■ AIM:
Reproduce precisely the lines between the start of the data below and the line with "free_gap = 0.3", both included.

■ AVAILABLE DATA:
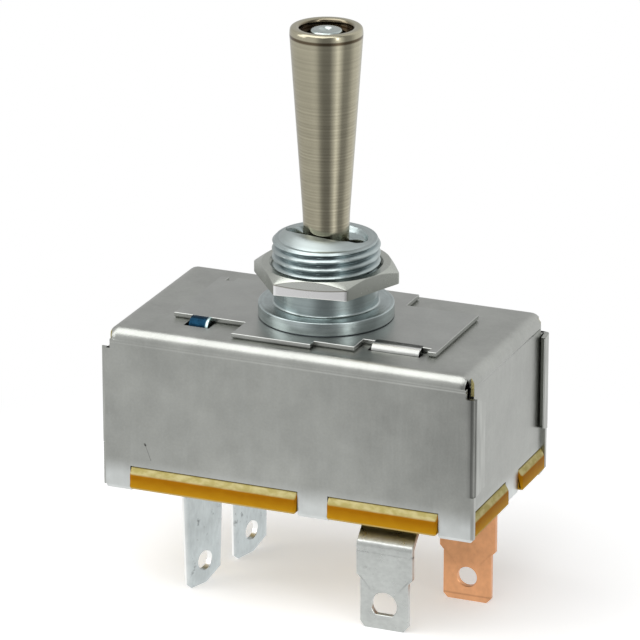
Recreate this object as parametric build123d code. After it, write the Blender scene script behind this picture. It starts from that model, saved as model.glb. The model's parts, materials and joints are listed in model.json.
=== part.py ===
from build123d import *
import math
import os

os.makedirs("parts", exist_ok=True)

# Panel toggle switch with a locking lever and four blade terminals, in millimetres.
# Origin: centre of the collar's top face, where the panel rests.
# +Z runs up the lever, +X along the case, and -Y is the front.

# Clearances
running_gap = 0.05       # radial, between a shaft and its hole
slide_gap = 0.15         # between flat sliding faces
seat_gap = 0.05          # between flat faces of two moving bodies
free_gap = 0.3           # between pieces that pass each other

# Folded case
case_length = 49.8       # over the wrapped ears
case_width = 26.4
case_height = 20.85
case_sheet = 0.6
case_fold = 1.5          # outer radius of the folds along the top
corner_fold = 1.0        # outer radius of the upright corners
relief_inset = 0.55      # from an end wall's face to the edge of the relief at a top corner
ear_standoff = 0.15      # gap between an ear and the end wall under it
ear_front_length = 3.4
ear_back_length = 2.0
ear_drop = 2.7           # from the case top down to an ear
ear_height = 12.65
ear_slope = 1.4          # fall of an ear's top edge
ear_tuck = 0.6           # rise of an ear's bottom edge
clinch_reach = 1.6       # how far a front lug is turned under the board
end_clinch_reach = 1.0   # the same for the lug of an end wall
clinch_round = 0.5
front_lug_left_width = 3.9
front_lug_middle = (1.6, 5.6)
front_lug_right_width = 4.7
end_lug = (-0.3, 4.2)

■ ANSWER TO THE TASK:
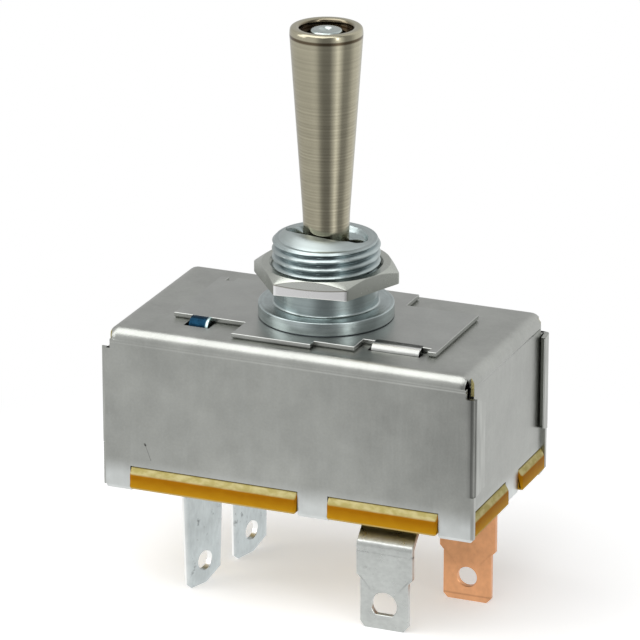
Recreate this object as parametric build123d code. After it, write the Blender scene script behind this picture. It starts from that model, saved as model.glb. The model's parts, materials and joints are listed in model.json.
=== part.py ===
from build123d import *
import math
import os

os.makedirs("parts", exist_ok=True)

# Panel toggle switch with a locking lever and four blade terminals, in millimetres.
# Origin: centre of the collar's top face, where the panel rests.
# +Z runs up the lever, +X along the case, and -Y is the front.

# Clearances
running_gap = 0.05       # radial, between a shaft and its hole
slide_gap = 0.15         # between flat sliding faces
seat_gap = 0.05          # between flat faces of two moving bodies
free_gap = 0.3           # between pieces that pass each other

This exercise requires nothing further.